If you want a low-maintenance brunette refresh, this is one of the smartest choices on the list.

19. Deep Truffle Lowlights for Extra Depth in Dark Brunettes

Deep truffle is a shade I reach for when brunette hair needs structure more than warmth. It’s darker than mocha, softer than black, and rich enough to make the surface of the hair look smoother.

This lowlight is especially good on very dark brunettes who want dimension without visible streaks. It can carve out shape in thick hair and make curls look more defined. If the color job has started to blur, truffle brings the edges back.

Quick placement notes

  • Best underneath the crown and through the interior
  • Works well with curly or coily brunette textures
  • Use a demi-permanent formula to keep the depth soft
  • Avoid putting too much truffle around the front if the skin tone is very fair

Deep truffle is not playful. It’s refined in a low-key way. And on the right brunette, that looks better than anything more obvious.

20. Mulled Plum Lowlights for a Moody Brunette Twist

Mulled plum lowlights are the most fashion-forward option here, and they work because they don’t try to be brown. They sit just off the brown spectrum, with a plum-red undertone that shows up as depth first and color second.

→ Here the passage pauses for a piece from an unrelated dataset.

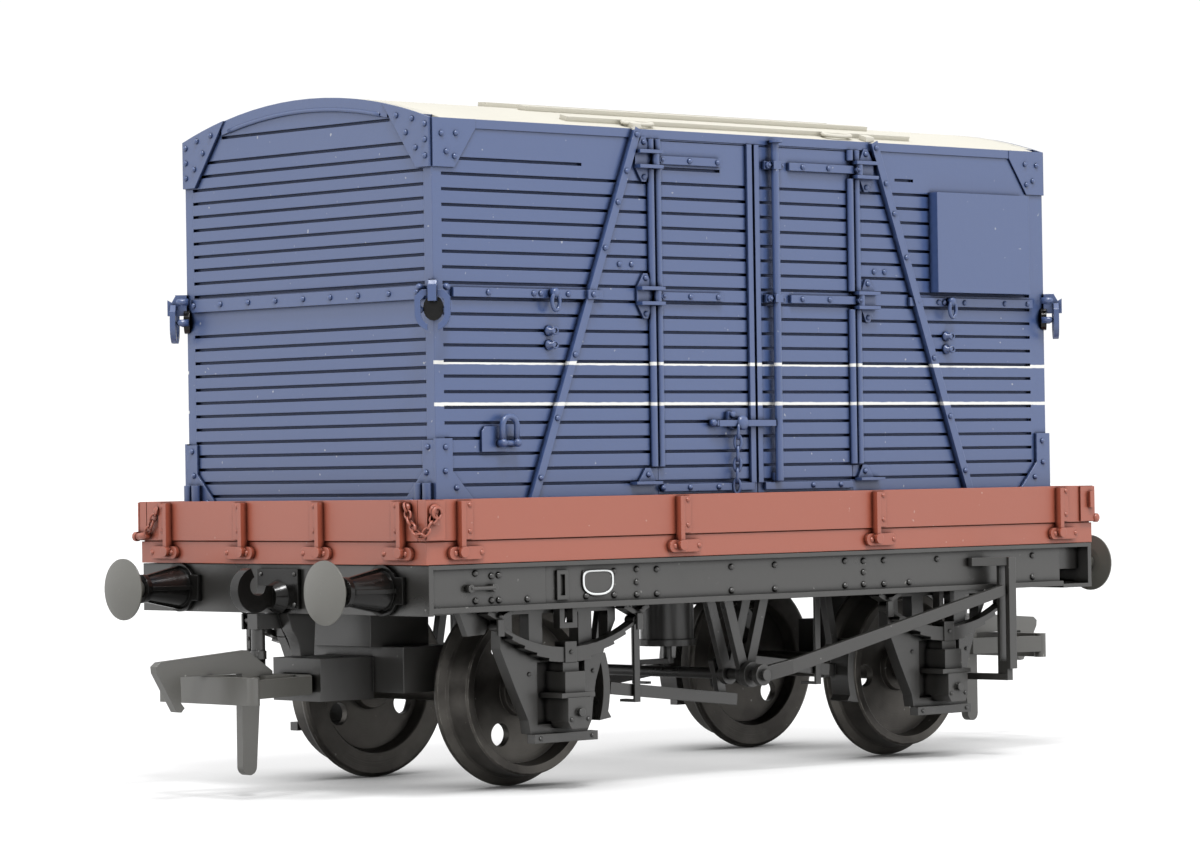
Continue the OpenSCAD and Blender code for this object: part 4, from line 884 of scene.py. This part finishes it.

On dark brunettes, plum can look almost invisible until the light hits it, which is half the fun. On medium brunettes, it reads a little more clearly and gives the hair a cooler, richer edge. If you want something that feels a touch unexpected but still wearable, this is the shade.

The best versions are muted. Think berry wine, not violet hair dye. A strong purple lowlight can turn novelty fast, and that’s a different look altogether.

Mulled plum also plays nicely with layered cuts, because each bend in the hair reveals a little more of the tone. It’s a good reminder that brunette color does not have to stay predictable to look polished. Sometimes the best lowlight is the one that makes people look twice, then realize it still feels like brunette hair.